Modern historians debate Saladin’s motivation,
but for those contemporaries close to him, there were no questions: Saladin had
embarked on a holy war to eliminate Latin political and military control in the
Middle East, particularly Christian control over Jerusalem. After the Battle of
Hattin, Saladin, following the predominant military theory of the time, moved rapidly
against as many of the weak Christian centers as possible, offering generous
terms if they would surrender, while at the same time avoiding long sieges.
This policy had the benefit of leading to the rapid conquest of almost every
crusader site, including the peaceful Muslim liberation of Jerusalem in October
1187. The negative was that his policy permitted the crusaders time to regroup
and refortify two cities south of Tripoli—Tyre and Ashkelon.

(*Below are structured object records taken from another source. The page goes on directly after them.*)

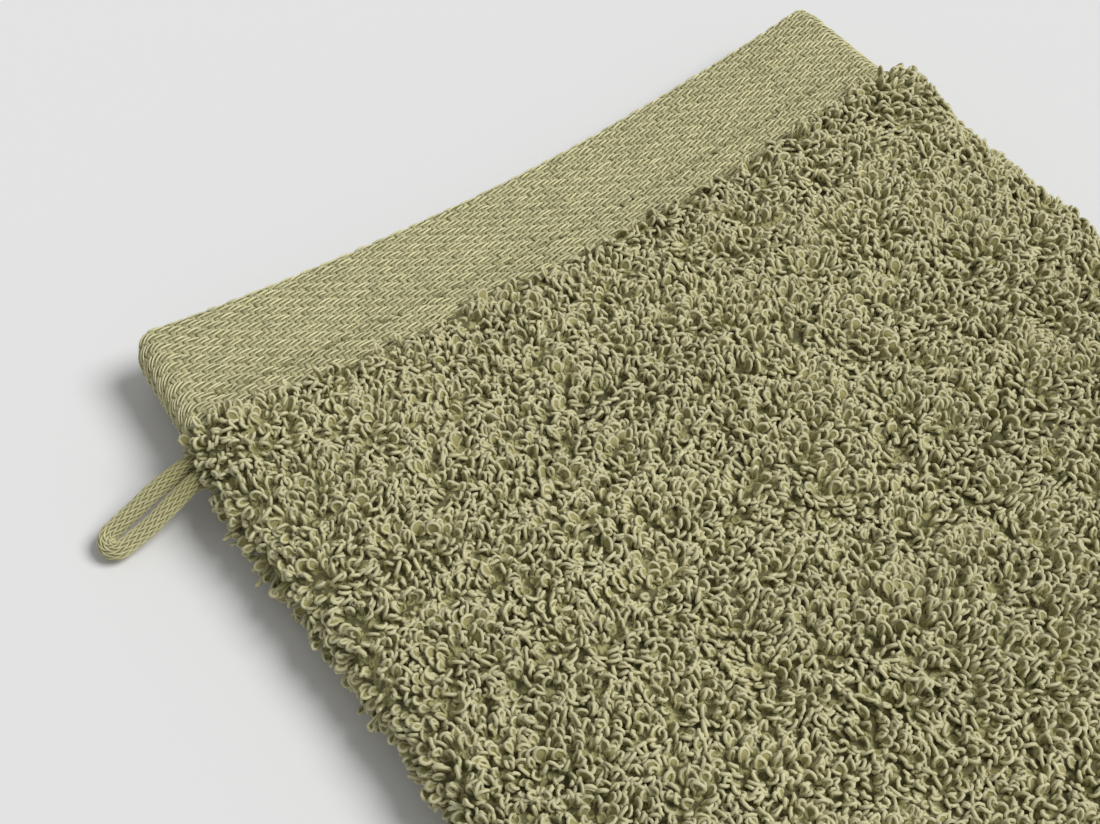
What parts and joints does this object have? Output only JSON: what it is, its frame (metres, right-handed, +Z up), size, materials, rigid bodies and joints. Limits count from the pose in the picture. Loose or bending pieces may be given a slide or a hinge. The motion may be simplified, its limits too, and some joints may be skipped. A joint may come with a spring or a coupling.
{
  "type": "terry wash mitt",
  "caption": "Rectangular looped-towelling mitt with a flat twill hem band round its open mouth and a short cord hanging loop in the side seam, lying flat.",
  "frame": {"origin": "centre of the mitt's footprint on the surface it lies on", "axes": "+Z up, out of the upper panel; +Y from the open mouth towards the closed end; +X towards the side seam that holds the hanging loop"},
  "size_m": [0.1834, 0.22, 0.017],
  "materials": {
    "terry_pile": "looped cotton pile, matt",
    "twill_band": "flat cotton twill, matt",
    "loop_cord": "knitted cotton cord, matt",
    "sewing_thread": "spun sewing thread, matt"
  },
  "bodies": {
    "mitt": {"front_panel": "terry_pile", "back_panel": "terry_pile", "front_cuff": "twill_band", "back_cuff": "twill_band", "front_hem_stitching": "sewing_thread", "back_hem_stitching": "sewing_thread", "left_seam_thread": "sewing_thread", "right_seam_thread": "sewing_thread", "end_seam_thread": "sewing_thread", "loop_ends": "loop_cord"},
    "hanging_loop": {"hanging_loop": "loop_cord"}
  },
  "joints": [
    {"name": "loop_swing", "type": "hinge", "parent": "mitt", "child": "hanging_loop", "pos_m": [0.0838, -0.0799, 0.0085], "axis": [0, -1, 0], "range_deg": [-70, 105]}
  ]
}
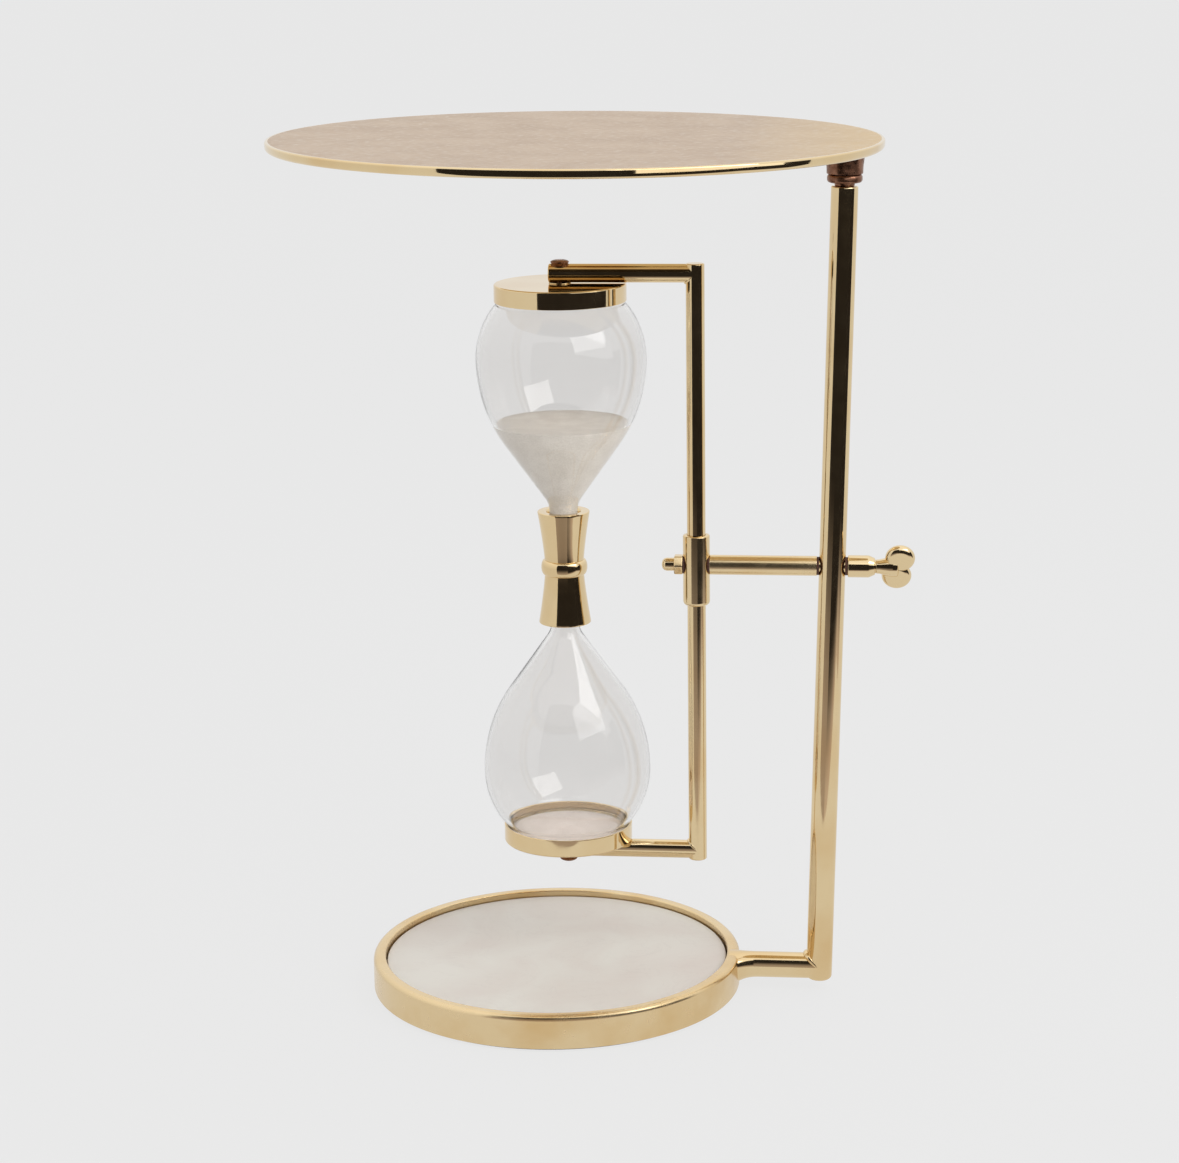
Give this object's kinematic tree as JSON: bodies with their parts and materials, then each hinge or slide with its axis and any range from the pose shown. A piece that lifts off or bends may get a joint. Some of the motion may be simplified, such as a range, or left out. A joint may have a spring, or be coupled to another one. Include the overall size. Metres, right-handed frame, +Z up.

From Tyre, Christian forces, reinforced by the
soldiers of the Third Crusade (1189–1191), encircled Muslims in Acre, destroyed
the bulk of the Egyptian navy, and, under the leadership of Richard the
Lion-Heart, captured the city and slaughtered its Muslim defenders. Saladin, by
avoiding a direct battle with the new crusader forces, was able to preserve
Muslim control over Jerusalem and most of Syria and Palestine.
Saladin’s reputation for generosity,
religiosity, and commitment to the higher principles of a holy war have been
idealized by Muslim sources and by many Westerners including Dante, who placed
him in the company of Hector, Aeneas, and Caesar as a “virtuous pagan.”